At the San Francisco-based “The Melt,” the ordering app comes with a little bonus. When customers sign up for the app, they are also given the option to add their favorite songs into their profile. The next time they go in to pick up an order, their preferred tune is added to the restaurant’s playlist and they’re served their food, along with a side of whatever they love to rock out to. This is personalization taken to a whole new level, and it can mean the difference between a customer and a fan.

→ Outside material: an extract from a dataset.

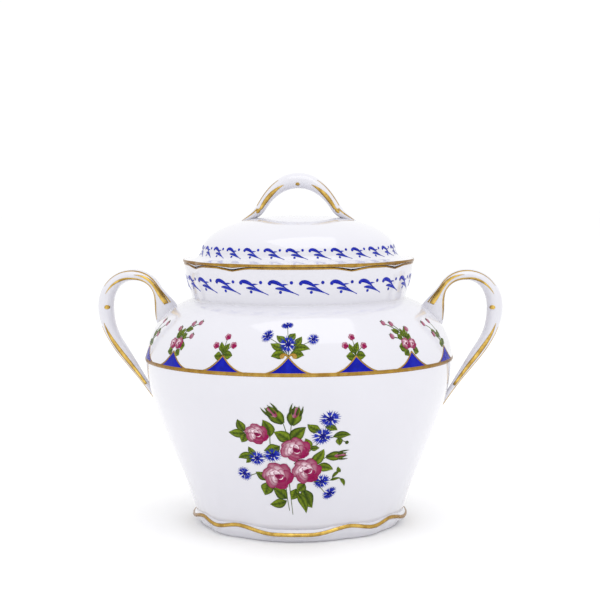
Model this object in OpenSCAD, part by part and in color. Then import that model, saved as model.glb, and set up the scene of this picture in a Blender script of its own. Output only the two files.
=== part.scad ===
// Porcelain sugar bowl with two side handles and a lift-off lid.
// The origin is the centre of the resting face, +Z is up and the handles lie along X.

/* [Bowl] */
// Radius of the bowl on its belly line
belly_r = 52.5; // [51.5:0.5:53.5]
// Height of the belly line
belly_z = 57.1; // [56.3:0.1:57.9]
// Radius of the bowl where it stands on the foot
waist_r = 35.7; // [35.4:0.1:36]
// Outer radius of the neck where it leaves the shoulder
neck_r = 36.4; // [36:0.1:36.8]
// Height at which the neck leaves the shoulder
neck_z = 77.3; // [76.8:0.1:77.8]
// Outer radius of the rim
rim_r = 39; // [38.6:0.1:39.1]
// Height of the rim
rim_z = 89.6; // [89.3:0.1:89.9]
// Thickness of the bowl's wall
wall = 2.8; // [2.4:0.1:3.2]

/* [Foot] */
// Height of the foot ring
foot_h = 4.6; // [4.3:0.1:5]
// Outer radius of the foot's lobes
foot_r = 36.4; // [36.2:0.1:36.8]
// Outer radius of the resting face
base_r = 34; // [33.5:0.1:34.5]
// Inner radius of the foot ring
foot_bore_r = 29.5; // [28:0.5:31]
// Depth of the notch between two lobes of the foot and of the lid
notch = 1.1; // [0.8:0.1:1.3]

/* [Lid] */
// Outer radius of the lid's lobes
lid_r = 39.3; // [39.2:0.1:39.8]
// Thickness of the lid's edge
edge_h = 0.9; // [0.8:0.05:1]
// Gap between the lid's edge and the rim
seat_gap = 0.15; // [0.1:0.05:0.25]
// Height of the top of the dome
dome_z = 105.4; // [104.8:0.1:106]
// Thickness of the lid's shell
lid_wall = 2.6; // [2.2:0.1:2.8]
// Depth of the locating ring below the lid's edge
collar_h = 7; // [5:0.5:7.5]
// Outer radius of the locating ring
collar_r = 33.3; // [33:0.1:33.4]

/* [Handles] */
// Width of a side handle, front to back
handle_w = 8.4; // [7.6:0.2:9.2]
// Height of the middle of the strap at the top of a side handle
handle_top_z = 85; // [84.4:0.1:85.6]
// Distance from the axis to the middle of the strap at its outermost point
handle_reach = 66.7; // [66:0.1:67.6]
// Width of the lid's handle, front to back
bow_w = 7.4; // [6.8:0.2:8]
// Height of the middle of the bow over the lid
bow_top_z = 117.1; // [116.6:0.1:117.6]

/* [Gilding] */
// Thickness of the fired gold bands
gilt_t = 0.2; // [0.2:0.05:0.3]
// Height of the gold band on the belly line
belly_band_h = 1.2; // [0.9:0.1:1.4]

/* [Hidden] */

porcelain = "whitesmoke";
gold = "goldenrod";

// Stretches of the outline, each a cubic curve given by its four control points
lower_wall = [[waist_r, foot_h], [38.8, 19], [51.6, 38.5], [belly_r, belly_z]];
shoulder = [[belly_r, belly_z], [51.6, 68], [44, 75.4], [neck_r, neck_z]];
neck = [[neck_r, neck_z], [37.2, 80.6], [38.7, 84.6], [rim_r, rim_z]];
lid_base_z = rim_z + seat_gap;
lid_top_z = lid_base_z + edge_h;
skirt_r = 37.6;
lid_shell_r = 33;
lid_shell_z = 93.4;
lid_skirt = [[skirt_r, lid_top_z], [35.8, 91], [33.7, 91.3], [lid_shell_r, lid_shell_z]];
lid_crown = [[lid_shell_r, lid_shell_z], [32.4, 99.2], [23.5, dome_z], [0, dome_z]];
curve_steps = 10;

// Heights of the gold bands and the width of their faces
foot_band_z = 2.3;
foot_band_h = 1.1;
foot_lobe_z = 1.3;
rim_band_h = 0.5;
lobes_wide = [0, 90, 180, 270];
lobes_narrow = [45, 135, 225, 315];
wide_half_angle = 30.5;

// Straps: control points of the middle line, as [x, z] chains of cubic curves
strap_path = [
    [44.5, 69.5], [46.2, 74], [47.4, 77.8], [49.4, 80.9],
    [51.4, 84], [54.2, handle_top_z], [57.2, handle_top_z],
    [62.6, handle_top_z], [handle_reach, 80.4], [handle_reach, 74],
    [handle_reach, 69.5], [65.2, 65.2], [62.6, 61.2],
    [59, 55.7], [54, 49.6], [46.4, 37]
];
strap_thick = [9.6, 3.2, 4, 5.5, 4.2, 1.4];
strap_wide = [0.7, 0.95, 1, 0.9, 0.8, 0.2];
bow_path = [
    [-19.4, 102.9], [-17.2, 104.6], [-14.4, 105.2], [-12.7, 108],
    [-10.4, 112], [-6.4, bow_top_z], [0, bow_top_z],
    [6.4, bow_top_z], [10.4, 112], [12.7, 108],
    [14.4, 105.2], [17.2, 104.6], [19.4, 102.9]
];
bow_thick = [1.2, 3.5, 5.4, 3.5, 1.2];
bow_wide = [0.35, 0.9, 1, 0.9, 0.35];
strap_steps = 8;
strap_sides = 14;

$fn = 240;

// Point of a cubic curve at t, and the points of one whole stretch
function cubic(c, t) =
    pow(1 - t, 3) * c[0] + 3 * pow(1 - t, 2) * t * c[1] + 3 * (1 - t) * t * t * c[2] + pow(t, 3) * c[3];
function stretch(c) = [for (i = [0:curve_steps]) cubic(c, i / curve_steps)];

// A path moved inwards by the thickness of the wall, square to its own direction
function inward(p, t) = [
    for (i = [0:len(p) - 1])
        let (a = p[max(i - 1, 0)], b = p[min(i + 1, len(p) - 1)], d = (b - a) / norm(b - a))
        [max(p[i].x - t * d.y, 0), p[i].y + t * d.x]
];

// Chains of cubic curves, numbered from 0 to the count of curves
function chain_count(c) = (len(c) - 1) / 3;
function chain_at(c, u) =
    let (k = min(floor(u), chain_count(c) - 1))
    cubic([for (j = [0:3]) c[3 * k + j]], u - k);
function blend_at(v, u) =
    let (k = min(floor(u), len(v) - 2), f = u - k, s = f * f * (3 - 2 * f))
    v[k] * (1 - s) + v[k + 1] * s;

// A strap with an oval section swept along a chain in the XZ plane
module strap(path, thick, wide) {
    rings = chain_count(path) * strap_steps;
    points = [
        for (i = [0:rings])
            let (
                u = i / strap_steps,
                p = chain_at(path, u),
                d = chain_at(path, min(u + 0.02, chain_count(path))) - chain_at(path, max(u - 0.02, 0)),
                n = [-d.y, d.x] / norm(d)
            )
            for (j = [0:strap_sides - 1])
                let (a = 360 * j / strap_sides, q = p + n * cos(a) * blend_at(thick, u) / 2)
                [q.x, sin(a) * blend_at(wide, u) / 2, q.y]
    ];
    sides = [
        for (i = [0:rings - 1], j = [0:strap_sides - 1])
            let (a = i * strap_sides, b = a + strap_sides, k = (j + 1) % strap_sides)
            [a + j, b + j, b + k, a + k]
    ];
    start = [for (j = [0:strap_sides - 1]) j];
    finish = [for (j = [strap_sides - 1:-1:0]) rings * strap_sides + j];
    polyhedron(points, concat([start], sides, [finish]), convexity = 6);
}

// One lobe of a lobed plate: a disc whose edge passes through the tip and both notches
module lobe(tip_r, half_angle, h) {
    notch_x = (tip_r - notch) * cos(half_angle);
    notch_y = (tip_r - notch) * sin(half_angle);
    drop = tip_r - notch_x;
    r = (drop * drop + notch_y * notch_y) / (2 * drop);
    translate([tip_r - r, 0, 0]) cylinder(r = r, h = h);
}

// A round plate whose edge has four wide lobes and four narrow ones
module lobed_plate(tip_r, h) {
    for (a = lobes_wide) rotate(a) lobe(tip_r, wide_half_angle, h);
    for (a = lobes_narrow) rotate(a) lobe(tip_r, 45 - wide_half_angle, h);
}

bowl_path = concat(stretch(lower_wall), [for (i = [1:curve_steps]) stretch(shoulder)[i]],
    [for (i = [1:curve_steps]) stretch(neck)[i]]);

// The bowl as a filled solid, and the space inside it
module bowl_outside() {
    rotate_extrude() polygon(concat([[0, foot_h]], bowl_path, [[0, rim_z]]));
}

module bowl_inside() {
    floor_z = foot_h + wall;
    walls = [for (p = inward(bowl_path, wall)) if (p.y > floor_z) p];
    rotate_extrude() polygon(concat(
        [[0, floor_z], [walls[0].x - wall, floor_z]], walls, [[rim_r - wall, rim_z + 1], [0, rim_z + 1]]
    ));
}

lid_path = concat(stretch(lid_skirt), [for (i = [1:curve_steps]) stretch(lid_crown)[i]]);

// The lid as a filled solid without its lobes, and the space under it
module lid_outside() {
    rotate_extrude() polygon(concat([[0, lid_base_z]], [[skirt_r, lid_base_z]], lid_path));
}

module lid_inside() {
    under = [for (p = inward(lid_path, lid_wall)) if (p.y > lid_top_z && p.x < collar_r - lid_wall) p];
    rotate_extrude() polygon(concat(
        [[0, lid_base_z - 1], [collar_r - lid_wall, lid_base_z - 1]], [[collar_r - lid_wall, under[0].y]], under
    ));
}

module bowl_body() {
    color(porcelain) difference() {
        bowl_outside();
        bowl_inside();
    }
}

// Lobed foot: a narrow resting ring under a wider lobed edge
module foot_ring() {
    color(porcelain) difference() {
        union() {
            cylinder(r1 = base_r, r2 = waist_r - notch, h = foot_lobe_z);
            translate([0, 0, foot_lobe_z]) lobed_plate(foot_r, foot_h - foot_lobe_z);
        }
        translate([0, 0, -1]) cylinder(r = foot_bore_r, h = foot_h + 2);
    }
}

// Side handle on +X: a strap that springs from the shoulder and ends in a tail below the belly line
module side_handle() {
    color(porcelain) difference() {
        strap(strap_path, strap_thick, handle_w * strap_wide);
        bowl_outside();
    }
}

module handle_right() {
    side_handle();
}

module handle_left() {
    mirror([1, 0, 0]) side_handle();
}

module lid_dome() {
    color(porcelain) difference() {
        union() {
            lid_outside();
            translate([0, 0, lid_base_z]) lobed_plate(lid_r, edge_h);
        }
        lid_inside();
    }
}

// Ring under the lid that drops inside the neck and keeps the lid on its seat
module lid_collar() {
    color(porcelain) translate([0, 0, lid_base_z - collar_h]) difference() {
        cylinder(r = collar_r, h = collar_h);
        translate([0, 0, -1]) cylinder(r = collar_r - lid_wall, h = collar_h + 2);
    }
}

module lid_handle() {
    color(porcelain) difference() {
        strap(bow_path, bow_thick, bow_w * bow_wide);
        lid_outside();
    }
}

module belly_gilt_band() {
    color(gold) difference() {
        translate([0, 0, belly_z - belly_band_h / 2]) cylinder(r = belly_r + gilt_t, h = belly_band_h);
        bowl_outside();
    }
}

module rim_gilt_band() {
    color(gold) difference() {
        translate([0, 0, rim_z - rim_band_h]) cylinder(r = rim_r + gilt_t, h = rim_band_h);
        bowl_outside();
    }
}

module foot_gilt_band() {
    color(gold) translate([0, 0, foot_band_z]) difference() {
        lobed_plate(foot_r + gilt_t, foot_band_h);
        translate([0, 0, -1]) lobed_plate(foot_r, foot_band_h + 2);
    }
}

module lid_gilt_band() {
    color(gold) translate([0, 0, lid_base_z]) difference() {
        lobed_plate(lid_r + gilt_t, edge_h);
        translate([0, 0, -1]) lobed_plate(lid_r, edge_h + 2);
    }
}

bowl_body();
foot_ring();
handle_left();
handle_right();
lid_dome();
lid_collar();
lid_handle();
belly_gilt_band();
rim_gilt_band();
foot_gilt_band();
lid_gilt_band();
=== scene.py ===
"""A lidded porcelain sugar bowl with gilding and enamel flowers, modelled on its own frame."""

import bisect
import math

import bmesh
import bpy
from bpy.props import FloatProperty, FloatVectorProperty, IntProperty, PointerProperty
from mathutils import Matrix, Quaternion, Vector


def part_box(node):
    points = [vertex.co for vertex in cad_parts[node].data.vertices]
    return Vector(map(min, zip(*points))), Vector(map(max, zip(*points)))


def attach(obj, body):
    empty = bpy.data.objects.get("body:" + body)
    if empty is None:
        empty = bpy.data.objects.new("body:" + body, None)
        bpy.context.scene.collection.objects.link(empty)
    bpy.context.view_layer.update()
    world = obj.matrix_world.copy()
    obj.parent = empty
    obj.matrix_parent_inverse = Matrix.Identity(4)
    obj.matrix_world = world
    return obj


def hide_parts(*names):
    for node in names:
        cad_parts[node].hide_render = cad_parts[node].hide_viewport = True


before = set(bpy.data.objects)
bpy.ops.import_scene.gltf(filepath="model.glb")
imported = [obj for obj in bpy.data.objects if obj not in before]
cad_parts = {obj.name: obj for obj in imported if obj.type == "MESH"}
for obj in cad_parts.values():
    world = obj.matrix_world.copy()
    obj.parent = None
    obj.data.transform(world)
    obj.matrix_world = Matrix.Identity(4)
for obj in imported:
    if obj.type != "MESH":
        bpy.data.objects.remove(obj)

bl_info = {
    "name": "Porcelain Sugar Bowl",
    "version": (1, 0, 0),
    "blender": (4, 5, 0),
    "location": "3D View > Sidebar > Sugar Bowl",
    "description": "Builds a gilded and painted porcelain sugar bowl with a lift-off lid",
    "category": "Add Mesh",
}

MM = 0.001
TURN = 2 * math.pi
SPIN_STEPS = 192
CURVE_STEPS = 24

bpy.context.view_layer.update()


def high(node, axis):
    """The far end of a node's box along one axis, in millimetres."""
    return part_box(node)[1]["xyz".index(axis)] / MM


def low(node, axis):
    """The near end of a node's box along one axis, in millimetres."""
    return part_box(node)[0]["xyz".index(axis)] / MM


BELLY_R = high("bowl_body", "x")
BELLY_Z = (low("belly_gilt_band", "z") + high("belly_gilt_band", "z")) / 2
RIM_Z = high("bowl_body", "z")
FOOT_H = high("foot_ring", "z")
FOOT_R = high("foot_ring", "x")
LID_R = high("lid_dome", "x")
LID_Z = low("lid_dome", "z")
DOME_Z = high("lid_dome", "z")
COLLAR_R = high("lid_collar", "x")
COLLAR_Z = low("lid_collar", "z")
BOW_TOP = high("lid_handle", "z")
HANDLE_X = high("handle_right", "x")
HANDLE_TOP = high("handle_right", "z")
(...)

It would have been easy for Starbucks to rest on its laurels as a popular spot for out of office business meetings. But rather than taking this traffic for granted, Starbucks created a free plug-in that made it convenient and simple for Microsoft Outlook users to arrange and organize professional powwows at nearby locations. The best marketing strategies are win-wins, and Starbucks’ proactive plug-in saved professionals time while increasing shareholder profits.

Prioritize value-creation over self-promotion.

When B-Dubs TV, Buffalo Wild Wing’ internal TV network, began to recruit high school sports superstars and their supporters to submit clips of epic moves and moments, it transformed from a corporation trying to sell beer and wings to a company invested in the peak experiences of its customer base, which incidentally helped it stand out from all the other businesses selling wings and beer. It was able to capture the powerful sentiments people feel at a sport event — elation, excitement, and investment, and direct them to its brand. Not in an evil genius kind of way, but by supporting high school athletes and their school spirit.

Honesty sells.

Arby’s and its agency, Fallon, were faced with the challenge of reviving a marketing strategy that was simply failing to convert. In a time where many QSRs were striving to include healthier options, like salads and fruit cups, to their menus, they decided that their real strength was meat. By embracing their passion for meat and sharing it in a bold and irreverent way, Arby’s not only came to thrive, but set an example for other similar brands to embrace what made them distinct.